> **Short task**: Within the data that follows, set down exactly the lines from the one containing "const stick = new" through the one containing "obj.matrix_world = world", both ends included.

Recorded data:

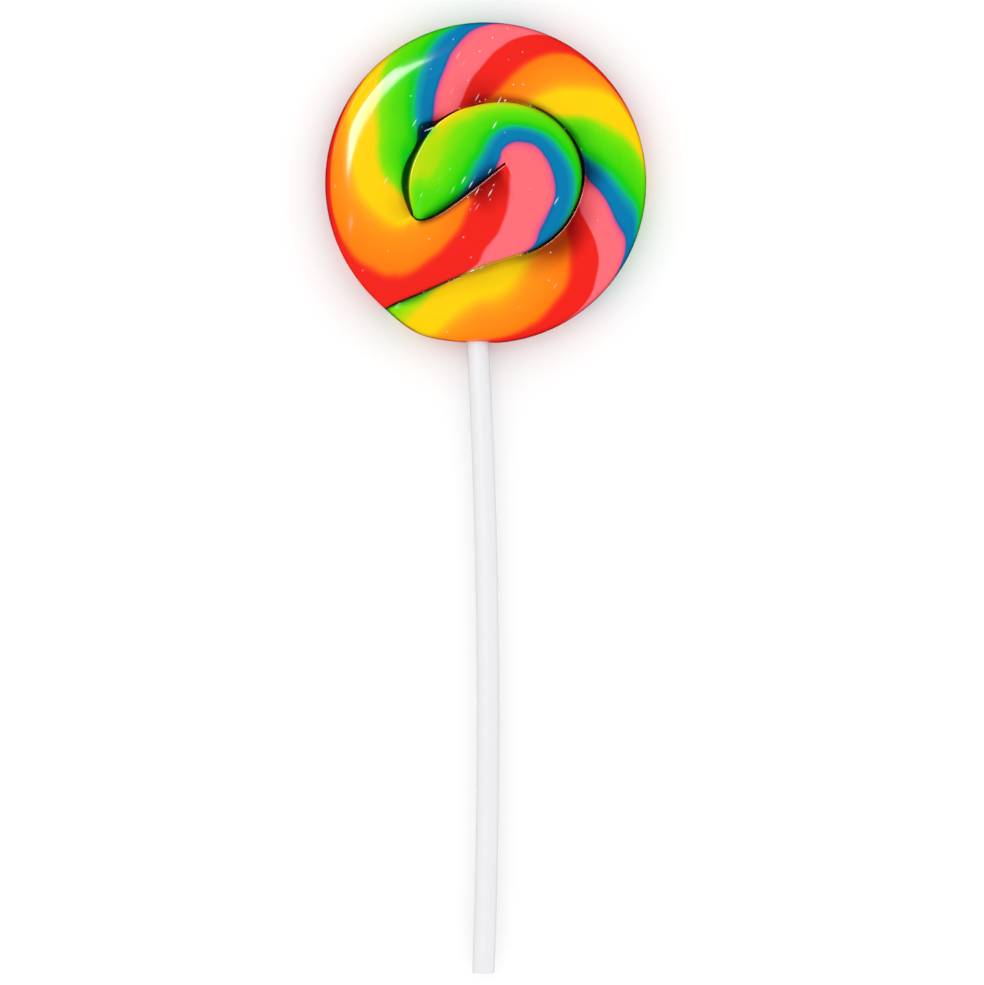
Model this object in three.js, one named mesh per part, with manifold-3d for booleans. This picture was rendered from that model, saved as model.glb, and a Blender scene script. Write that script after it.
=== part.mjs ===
// Swirl lollipop: a thick rope of hard candy coiled flat into a disc, on a thin white stick.
// It lies on its flat back with the swirl up (+Z) and the stick pointing along -Y.
// Millimetres and degrees. The origin is under the middle of the whole, on the surface it lies on.
import * as THREE from 'three';
import { mergeVertices } from 'three/addons/utils/BufferGeometryUtils.js';
import Module from 'manifold-3d';

// ---- Driving dimensions ----
const DISC_RADIUS = 35;
const DISC_THICKNESS = 9.5;
const STICK_DIAMETER = 4.8;
const STICK_LENGTH = 150;
const STICK_DEPTH = 13.2; // length of stick inside the candy
const STICK_BOW = 1.9; // sideways bow of the stick at its middle
const STICK_TOP_X = -2.5; // sideways place of the buried end
const STICK_FOOT_X = -0.5; // sideways place of the free end
const CLEARANCE = 0.3; // between the stick and its socket

// The rim stands out a little beside the rope's outer end and is drawn in over the stick.
const TAIL_SWELL = { size: 1.0, angle: -114, spread: 11 };
const STICK_NOTCH = { size: 0.35, angle: -92, spread: 4.5 };

// The spiral seam between the inner coil and the outer wrap, as a radius at each angle
// round the disc's centre: a round with two slow waves, then a straight run out to the rim.
const SEAM_RADIUS = 18.3;
const SEAM_SHIFT = { size: 1.9, angle: 5 };
const SEAM_OVAL = { size: 1.05, angle: 12 };
const RUN_OUT = { x: 9.1, y: -15.7, slope: 20.6 }; // a point on the straight stretch and its direction
const RUN_OUT_ANGLE = -69; // where the round becomes the straight stretch
const SEAM_PRESS = 0.45; // how far the outer wrap presses into the lower half of the coil
const PRESS_GROWS = [8, -25]; // the angles between which the press grows, going clockwise
const PRESS_FADES = [-108, -128];
const PRESS_PEAK = { size: 0.4, angle: -95, spread: 16 }; // pressed in further here
const HEAD_TIP_ANGLE = 204.8; // the pointed inner end of the rope
const HAIRPIN_START_ANGLE = 100.5; // where the rope begins to turn round the core
const HAIRPIN_END_ANGLE = -44;
const TAIL_TIP_ANGLE = -128.5; // the pointed outer end, on the rim

// The short inner seam, from the rope's inner tip to the core that the rope first turns round.
const CORE = { x: 4.1, y: 4.0 };
const INNER_SEAM_DIP = 2.4;
const INNER_SEAM_SKEW = 0.46; // below 1 the dip lies nearer the tip

// The rope's section is a flat-topped oval: a higher number has a flatter top and steeper sides.
const COIL_SQUARENESS = 3.0; // where coils meet
const RIM_SQUARENESS = 2.4; // on the free rim
const MOUTH_SQUARENESS = 5.0; // on the rim over the stick
const MOUTH_SPREAD = 9; // degrees of rim that swell over the stick
const BACK_BULGE = 1.12; // how far the back would bulge if it weren't flat
const TIP_WIDTH = 3.5; // below this width the rope gets thinner too
const HAIRLINE = 0.05; // gap left on each side of a seam
const FUSED_HALF_THICKNESS = 2.5; // the coils are fused up to this height from the middle
const FUSED_INSET = 2.2; // fused core's distance inside the rim

const RING_POINTS = 20;
const STICK_SIDES = 28;
const STICK_STEPS = 16;
const SOCKET_SIDES = 32;
const FUSED_SIDES = 72;
const TURN = 360;
const NEGLIGIBLE = 1e-5;

// ---- Places that follow from them ----
const overallLength = STICK_LENGTH - STICK_DEPTH + 2 * DISC_RADIUS;
const discCentre = new THREE.Vector3(0, overallLength / 2 - DISC_RADIUS, DISC_THICKNESS / 2);
const { degToRad: radians, radToDeg: degrees, lerp, smoothstep, euclideanModulo } = THREE.MathUtils;

function onDisc(radius, angle) {
  return new THREE.Vector2(radius * Math.cos(radians(angle)), radius * Math.sin(radians(angle)));
}

// A feature's size at an angle round the disc, fading over its spread on either side.
function featureAt(angle, feature) {
  const beside = euclideanModulo(angle - feature.angle + TURN / 2, TURN) - TURN / 2;
  return feature.size * Math.exp(-((beside / feature.spread) ** 2));
}

// ---- The stick, which bows a little to one side ----
const stickTop = new THREE.Vector3(STICK_TOP_X, STICK_DEPTH - DISC_RADIUS, 0);
const stickFoot = new THREE.Vector3(STICK_FOOT_X, stickTop.y - STICK_LENGTH, 0);
const stickBend = stickTop.clone().lerp(stickFoot, 0.5).add(new THREE.Vector3(2 * STICK_BOW, 0, 0));
const stickCurve = new THREE.QuadraticBezierCurve3(stickTop, stickBend, stickFoot);
const mouth = stickCurve.getPoint(STICK_DEPTH / STICK_LENGTH);
const mouthAngle = degrees(Math.atan2(mouth.y, mouth.x)) - TURN;

function roundBar(path, radius, sides, steps) {
  const outline = Array.from({ length: sides }, (_, i) => onDisc(radius, (TURN * i) / sides));
  return new THREE.ExtrudeGeometry(new THREE.Shape(outline), { extrudePath: path, steps });
}

function socketGeometry() {
  const outwards = stickCurve.getTangent(0);
  const blindEnd = stickTop.clone().addScaledVector(outwards, -CLEARANCE);
  const open = stickTop.clone().addScaledVector(outwards, STICK_DEPTH + STICK_DIAMETER);
  const radius = STICK_DIAMETER / 2 + CLEARANCE;
  return roundBar(new THREE.LineCurve3(blindEnd, open), radius, SOCKET_SIDES, 1);
}

// ---- The two edges of the rope, seen from above, around the disc's centre ----
function seamPress(angle) {
  const grown = smoothstep(-angle, -PRESS_GROWS[0], -PRESS_GROWS[1]);
  const faded = smoothstep(-angle, -PRESS_FADES[0], -PRESS_FADES[1]);
  return SEAM_PRESS * (grown - faded) + featureAt(angle, PRESS_PEAK);
}

function runOutRadius(angle) {
  const slope = radians(RUN_OUT.slope);
  const distance = RUN_OUT.x * Math.sin(slope) - RUN_OUT.y * Math.cos(slope);
  return (distance - seamPress(angle)) / Math.sin(slope - radians(angle));
}

function seamPoint(angle) {
  if (angle < RUN_OUT_ANGLE) {
    return onDisc(runOutRadius(angle), angle);
  }
  const shift = SEAM_SHIFT.size * Math.cos(radians(angle - SEAM_SHIFT.angle));
  const oval = SEAM_OVAL.size * Math.cos(2 * radians(angle - SEAM_OVAL.angle));
  return onDisc(SEAM_RADIUS + shift + oval - seamPress(angle), angle);
}

// The rope's outer edge follows the seam for the inner coil, then the round rim.
function outerEdge(angle) {
  if (angle > TAIL_TIP_ANGLE) {
    return seamPoint(angle);
  }
  const rim = DISC_RADIUS + featureAt(angle, TAIL_SWELL) - featureAt(angle, STICK_NOTCH);
  return onDisc(rim, angle);
}

function innerSeamPoint(fraction) {
  const tip = seamPoint(HEAD_TIP_ANGLE);
  const along = new THREE.Vector2(CORE.x, CORE.y).sub(tip);
  const across = new THREE.Vector2(-along.y, along.x).normalize();
  const dip = -INNER_SEAM_DIP * Math.sin(Math.PI * fraction ** INNER_SEAM_SKEW);
  return tip.addScaledVector(along, fraction).addScaledVector(across, dip);
}

// The rope in spans, from its inner tip to its outer one. Each says how the inner edge moves
// while the outer edge turns clockwise from one angle to the next.
const headTip = () => innerSeamPoint(0);
const core = () => innerSeamPoint(1);
const SPANS = [
  // the head, from the inner tip to the core
  { steps: 16, turn: [HEAD_TIP_ANGLE, HAIRPIN_START_ANGLE], inner: innerSeamPoint },
  // the hairpin bend round the core
  { steps: 18, turn: [HAIRPIN_START_ANGLE, HAIRPIN_END_ANGLE], inner: core },
  // back along the head, to its tip
  { steps: 14, turn: [HAIRPIN_END_ANGLE, TAIL_TIP_ANGLE], inner: (f) => innerSeamPoint(1 - f) },
  // round the head's tip, out to the rim
  { steps: 4, turn: [TAIL_TIP_ANGLE, HEAD_TIP_ANGLE - TURN], inner: headTip },
  // the outer wrap
  {
    steps: 64,
    turn: [HEAD_TIP_ANGLE - TURN, TAIL_TIP_ANGLE - TURN],
    inner: (f) => seamPoint(lerp(HEAD_TIP_ANGLE, TAIL_TIP_ANGLE, f)),
  },
];
const ROPE_STEPS = SPANS.reduce((sum, span) => sum + span.steps, 0);

function ribAt(station) {
  let start = 0;
  for (const span of SPANS) {
    if (station <= start + span.steps) {
      const fraction = (station - start) / span.steps;
      const angle = lerp(span.turn[0], span.turn[1], fraction);
      return { inner: span.inner(fraction), outer: outerEdge(angle), angle };
    }
    start += span.steps;
  }
  throw new Error(`no rib at station ${station}`);
}

// ---- The rope's section at a rib ----
function rimSquareness(angle) {
  if (angle > TAIL_TIP_ANGLE) {
    return COIL_SQUARENESS;
  }
  const nearness = Math.exp(-(((angle - mouthAngle) / MOUTH_SPREAD) ** 2));
  return lerp(RIM_SQUARENESS, MOUTH_SQUARENESS, nearness);
}

function sectionPoint(rib, across, up) {
  const width = rib.outer.distanceTo(rib.inner);
  const direction = rib.outer.clone().sub(rib.inner).normalize();
  const halfWidth = Math.max(width / 2 - HAIRLINE, HAIRLINE);
  const thin = Math.min(1, (width + HAIRLINE) / TIP_WIDTH);
  const thinning = Math.sqrt(1 - (1 - thin) ** 2);
  const halfHeight = (DISC_THICKNESS / 2) * thinning * (up < 0 ? BACK_BULGE : 1);
  const power = 2 / (across > 0 ? rimSquareness(rib.angle) : COIL_SQUARENESS);
  const sideways = Math.sign(across) * Math.abs(across) ** power * halfWidth;
  const middle = rib.inner.clone().add(rib.outer).multiplyScalar(0.5);
  middle.addScaledVector(direction, sideways);
  return new THREE.Vector3(middle.x, middle.y, Math.sign(up) * Math.abs(up) ** power * halfHeight);
}

// A closed cylinder, one unit long, whose rows become the rope's ribs.
function ropeGeometry() {
  const geometry = new THREE.CylinderGeometry(1, 1, 1, RING_POINTS, ROPE_STEPS);
  const position = geometry.attributes.position;
  for (let i = 0; i < position.count; i += 1) {
    const station = Math.round((position.getY(i) + 0.5) * ROPE_STEPS);
    const point = sectionPoint(ribAt(station), cleaned(position.getX(i)), cleaned(-position.getZ(i)));
    position.setXYZ(i, point.x, point.y, point.z);
  }
  return geometry;
}

function cleaned(value) {
  return Math.abs(value) < NEGLIGIBLE ? 0 : value;
}

// ---- Joining and cutting ----
const wasm = await Module();
wasm.setup();

function solidOf(geometry) {
  const bare = geometry.clone();
  bare.deleteAttribute('normal');
  bare.deleteAttribute('uv');
  const merged = mergeVertices(bare, NEGLIGIBLE);
  return new wasm.Manifold(new wasm.Mesh({
    numProp: 3,
    vertProperties: new Float32Array(merged.attributes.position.array),
    triVerts: new Uint32Array(merged.index.array),
  }));
}

function geometryOf(solid) {
  const mesh = solid.getMesh();
  const geometry = new THREE.BufferGeometry();
  geometry.setAttribute('position', new THREE.BufferAttribute(mesh.vertProperties, 3));
  geometry.setIndex(new THREE.BufferAttribute(mesh.triVerts, 1));
  geometry.computeVertexNormals();
  return geometry;
}

// ---- The candy: rope and fused core, flat on the back, with the stick's socket ----
function candyGeometry() {
  const fused = new THREE.CylinderGeometry(
    DISC_RADIUS - FUSED_INSET,
    DISC_RADIUS - FUSED_INSET,
    2 * FUSED_HALF_THICKNESS,
    FUSED_SIDES,
  ).rotateX(Math.PI / 2);
  const room = 3 * DISC_RADIUS;
  const aboveBack = new THREE.BoxGeometry(room, room, room)
    .translate(0, 0, room / 2 - DISC_THICKNESS / 2);
  return geometryOf(
    solidOf(ropeGeometry())
      .add(solidOf(fused))
      .intersect(solidOf(aboveBack))
      .subtract(solidOf(socketGeometry())),
  );
}

// ---- The lollipop ----
const lollipop = new THREE.Group();

const candy = new THREE.Mesh(
  candyGeometry(),
  new THREE.MeshStandardMaterial({ color: 0xf3702a, roughness: 0.12, metalness: 0 }),
);
candy.name = 'candy';
candy.position.copy(discCentre);
lollipop.add(candy);

const stick = new THREE.Mesh(
  roundBar(stickCurve, STICK_DIAMETER / 2, STICK_SIDES, STICK_STEPS),
  new THREE.MeshStandardMaterial({ color: 0xf1f1f3, roughness: 0.5, metalness: 0 }),
);
stick.name = 'stick';
stick.position.copy(discCentre);
lollipop.add(stick);

export default lollipop;
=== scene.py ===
"""A swirl lollipop: one twisted rope of hard candy coiled flat, on a white paper stick."""

import math
from typing import NamedTuple

import bmesh
import bpy
from bpy.props import FloatProperty, FloatVectorProperty, IntProperty, PointerProperty
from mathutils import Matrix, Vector, noise


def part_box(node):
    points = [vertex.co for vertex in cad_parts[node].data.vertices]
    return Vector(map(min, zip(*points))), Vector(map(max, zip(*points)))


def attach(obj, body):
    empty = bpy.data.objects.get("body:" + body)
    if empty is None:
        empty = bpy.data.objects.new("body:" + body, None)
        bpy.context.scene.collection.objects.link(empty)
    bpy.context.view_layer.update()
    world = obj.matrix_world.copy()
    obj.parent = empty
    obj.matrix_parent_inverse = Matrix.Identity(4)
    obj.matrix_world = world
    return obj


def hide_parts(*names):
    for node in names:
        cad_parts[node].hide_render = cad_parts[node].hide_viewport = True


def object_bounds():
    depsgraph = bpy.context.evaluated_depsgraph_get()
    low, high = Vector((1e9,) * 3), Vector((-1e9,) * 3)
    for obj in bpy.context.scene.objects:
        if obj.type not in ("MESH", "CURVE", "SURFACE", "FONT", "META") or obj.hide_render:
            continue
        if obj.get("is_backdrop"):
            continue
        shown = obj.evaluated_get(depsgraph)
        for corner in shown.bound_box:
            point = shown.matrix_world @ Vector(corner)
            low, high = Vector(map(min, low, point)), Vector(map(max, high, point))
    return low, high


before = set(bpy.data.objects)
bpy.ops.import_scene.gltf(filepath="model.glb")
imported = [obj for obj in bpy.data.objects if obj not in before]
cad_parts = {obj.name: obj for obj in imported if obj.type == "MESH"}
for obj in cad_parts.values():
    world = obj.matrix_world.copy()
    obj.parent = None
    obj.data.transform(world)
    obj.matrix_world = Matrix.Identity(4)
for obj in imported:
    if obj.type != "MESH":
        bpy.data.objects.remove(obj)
CAD_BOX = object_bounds()

bl_info = {
    "name": "Swirl Lollipop",
    "version": (1, 0, 0),
    "blender": (4, 5, 0),
    "location": "3D View > Sidebar > Lollipop",
    "description": "Builds a coiled rainbow candy, its paper stick and a plain studio",
    "category": "Add Mesh",
}

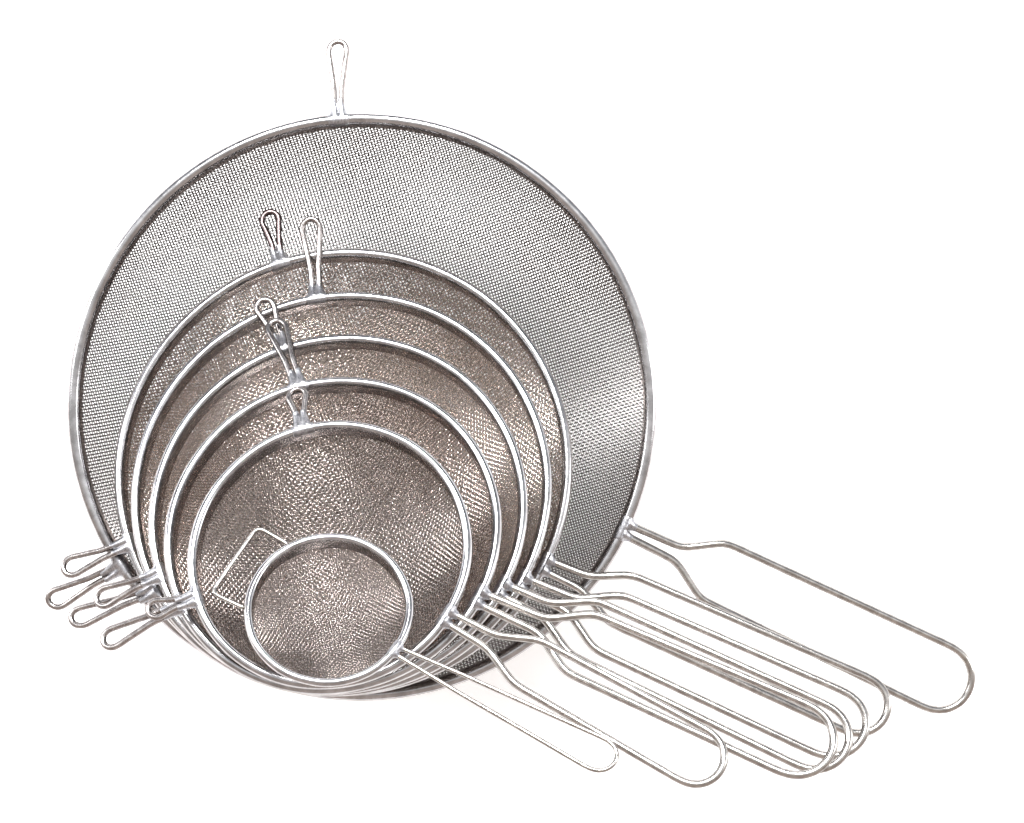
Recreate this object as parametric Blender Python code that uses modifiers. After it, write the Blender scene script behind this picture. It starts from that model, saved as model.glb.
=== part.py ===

> **Exercise response**:
const stick = new THREE.Mesh(
  roundBar(stickCurve, STICK_DIAMETER / 2, STICK_SIDES, STICK_STEPS),
  new THREE.MeshStandardMaterial({ color: 0xf1f1f3, roughness: 0.5, metalness: 0 }),
);
stick.name = 'stick';
stick.position.copy(discCentre);
lollipop.add(stick);

export default lollipop;
=== scene.py ===
"""A swirl lollipop: one twisted rope of hard candy coiled flat, on a white paper stick."""

import math
from typing import NamedTuple

import bmesh
import bpy
from bpy.props import FloatProperty, FloatVectorProperty, IntProperty, PointerProperty
from mathutils import Matrix, Vector, noise


def part_box(node):
    points = [vertex.co for vertex in cad_parts[node].data.vertices]
    return Vector(map(min, zip(*points))), Vector(map(max, zip(*points)))


def attach(obj, body):
    empty = bpy.data.objects.get("body:" + body)
    if empty is None:
        empty = bpy.data.objects.new("body:" + body, None)
        bpy.context.scene.collection.objects.link(empty)
    bpy.context.view_layer.update()
    world = obj.matrix_world.copy()
    obj.parent = empty
    obj.matrix_parent_inverse = Matrix.Identity(4)
    obj.matrix_world = world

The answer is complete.